═════ Material provided
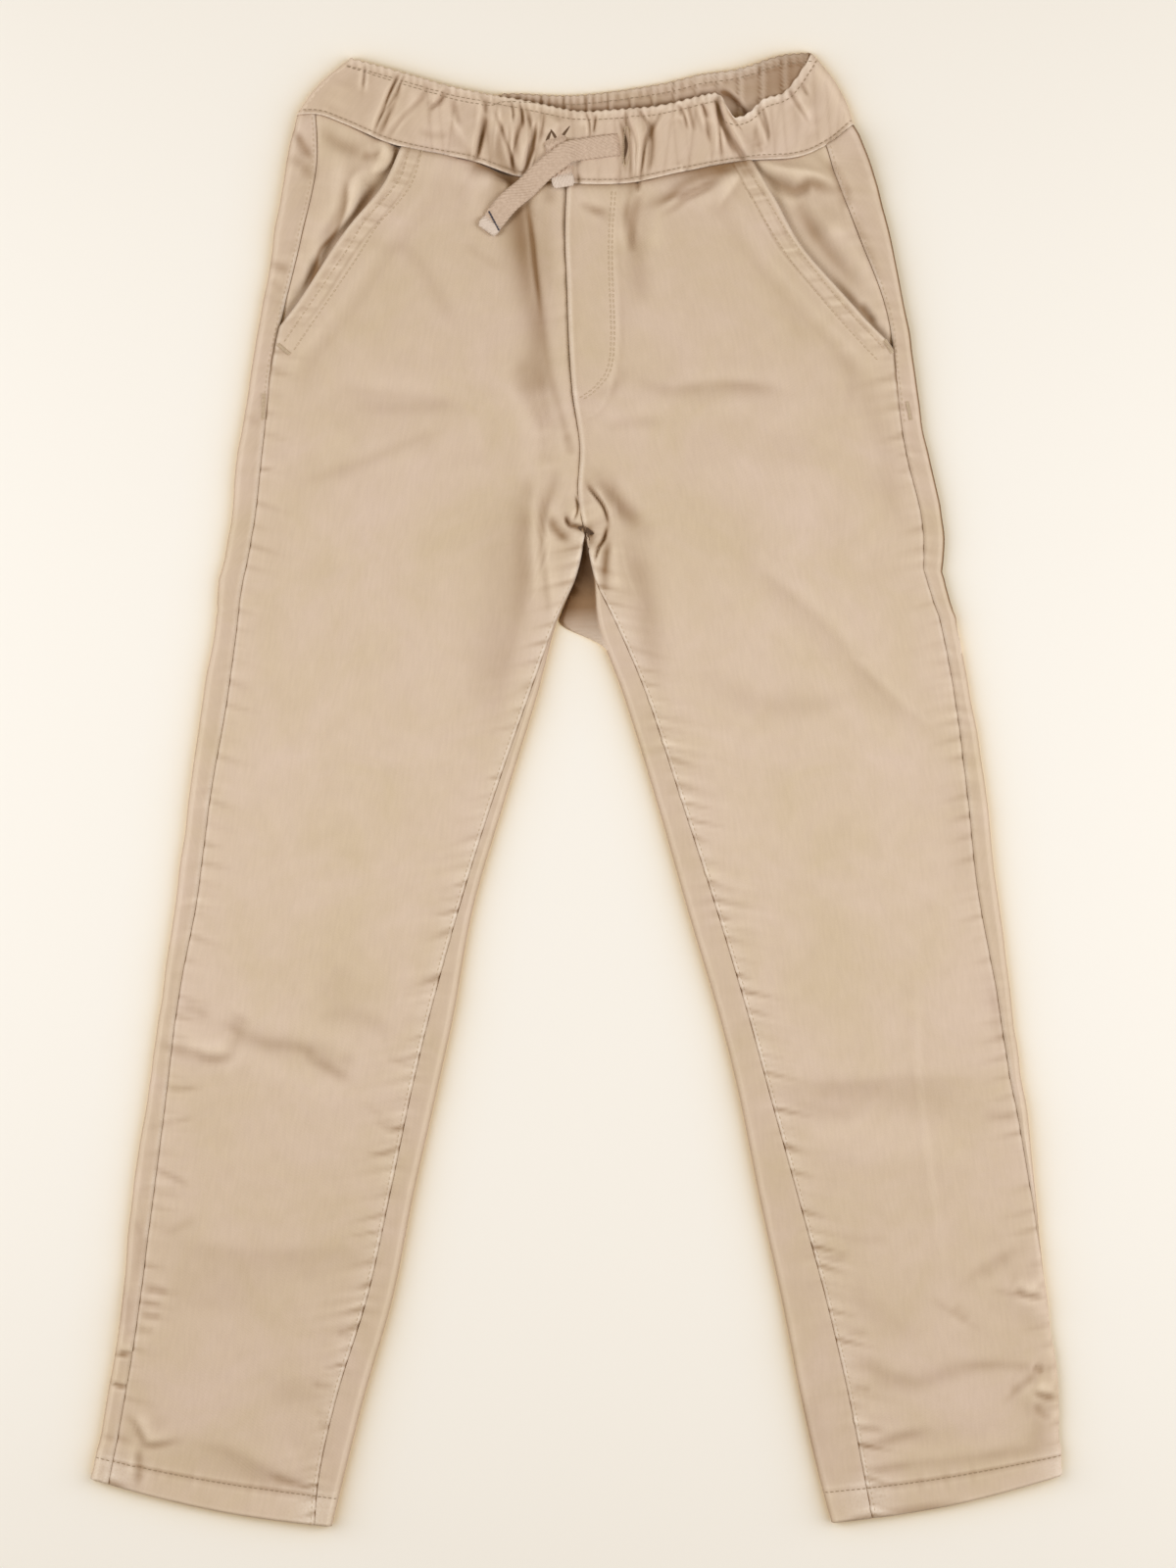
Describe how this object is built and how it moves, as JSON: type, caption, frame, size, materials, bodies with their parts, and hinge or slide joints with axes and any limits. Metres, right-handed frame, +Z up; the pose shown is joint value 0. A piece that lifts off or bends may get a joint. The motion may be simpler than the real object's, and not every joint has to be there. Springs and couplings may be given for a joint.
{
  "type": "children's pull-on trousers",
  "caption": "Child's pull-on cotton twill trousers laid flat, front up, with a gathered elastic waistband, drawcord, mock fly, slant pockets and tapered legs.",
  "frame": {"origin": "under the middle of the laid garment's box, on the surface that it lies on", "axes": "+Z up from the surface, +Y from the hems to the waist, +X to the wearer's left"},
  "size_m": [0.526, 0.796, 0.0103],
  "materials": {
    "twill": "matt washed stretch cotton twill, sand coloured",
    "drawcord": "matt flat woven cotton tape"
  },
  "bodies": {
    "root": {"front_right": "twill", "front_left": "twill", "back_right": "twill", "back_left": "twill", "pocket_right": "twill", "pocket_left": "twill", "fly_facing": "twill", "waistband": "twill", "drawcord_left_end": "drawcord", "drawcord_right_end": "drawcord"}
  },
  "joints": []
}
══════════
Written instruction:
Extract the listing in its entirety and repeat it exactly.

Solution to this exercise:
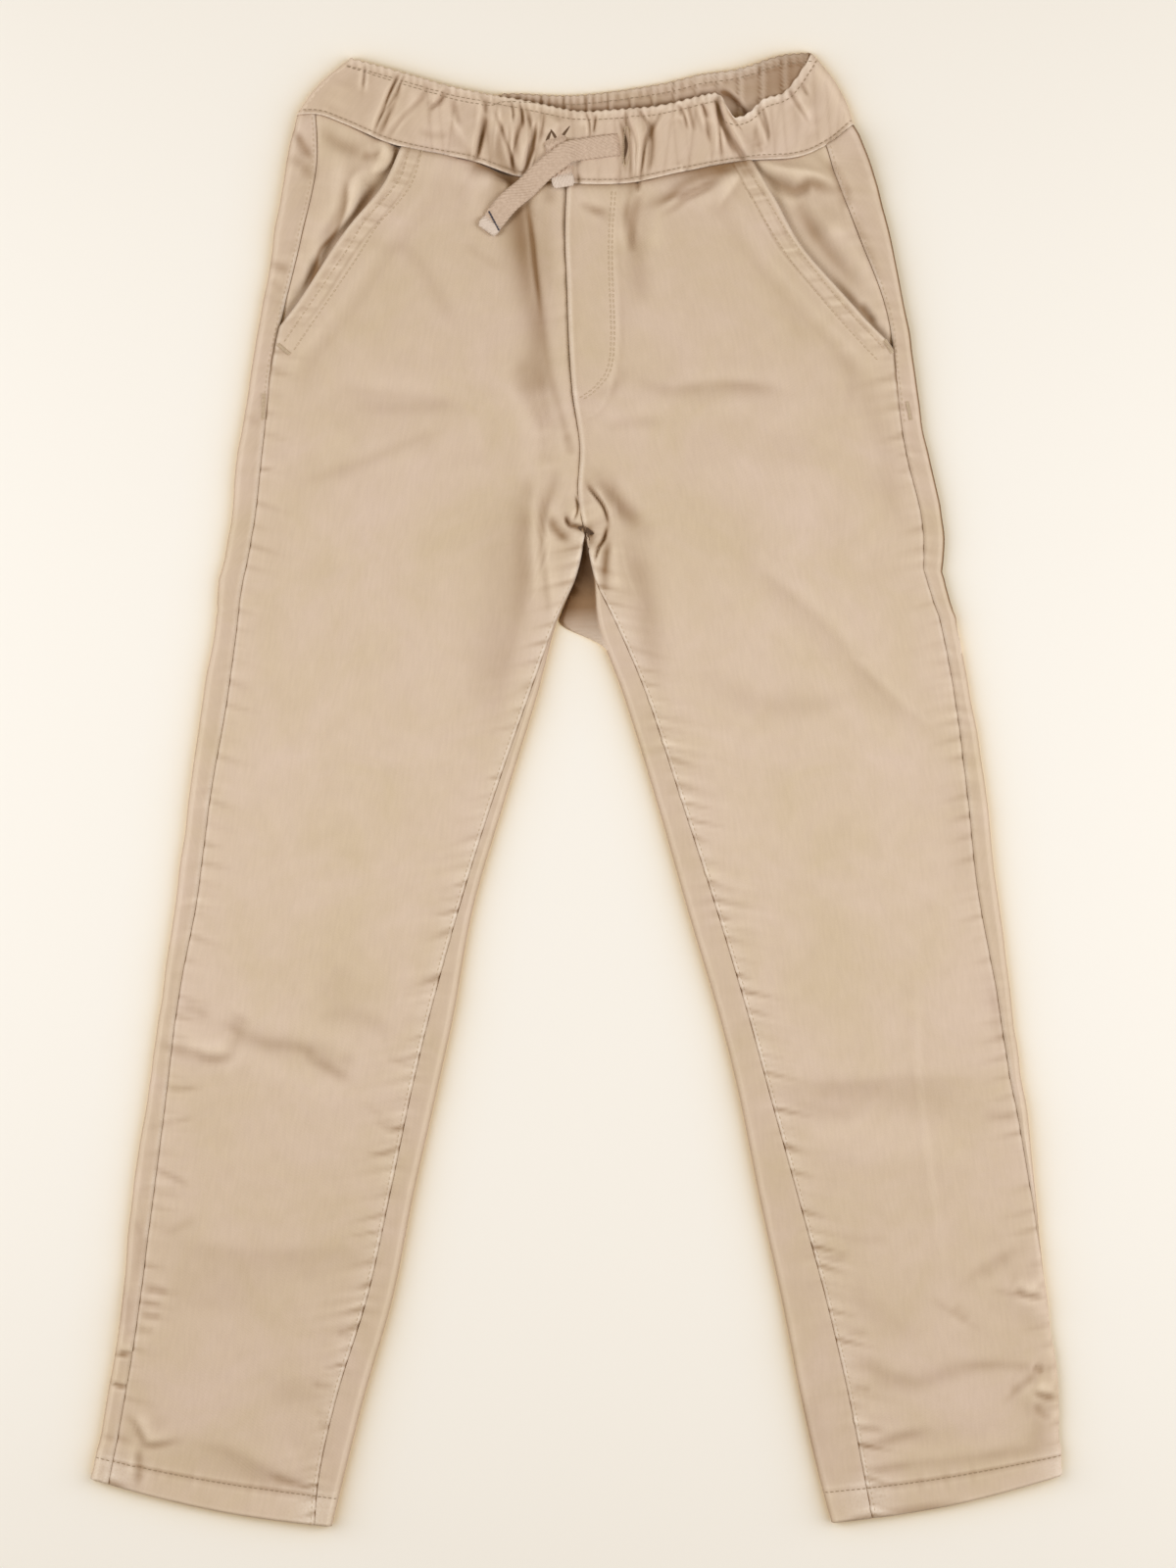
Describe how this object is built and how it moves, as JSON: type, caption, frame, size, materials, bodies with their parts, and hinge or slide joints with axes and any limits. Metres, right-handed frame, +Z up; the pose shown is joint value 0. A piece that lifts off or bends may get a joint. The motion may be simpler than the real object's, and not every joint has to be there. Springs and couplings may be given for a joint.
{
  "type": "children's pull-on trousers",
  "caption": "Child's pull-on cotton twill trousers laid flat, front up, with a gathered elastic waistband, drawcord, mock fly, slant pockets and tapered legs.",
  "frame": {"origin": "under the middle of the laid garment's box, on the surface that it lies on", "axes": "+Z up from the surface, +Y from the hems to the waist, +X to the wearer's left"},
  "size_m": [0.526, 0.796, 0.0103],
  "materials": {
    "twill": "matt washed stretch cotton twill, sand coloured",
    "drawcord": "matt flat woven cotton tape"
  },
  "bodies": {
    "root": {"front_right": "twill", "front_left": "twill", "back_right": "twill", "back_left": "twill", "pocket_right": "twill", "pocket_left": "twill", "fly_facing": "twill", "waistband": "twill", "drawcord_left_end": "drawcord", "drawcord_right_end": "drawcord"}
  },
  "joints": []
}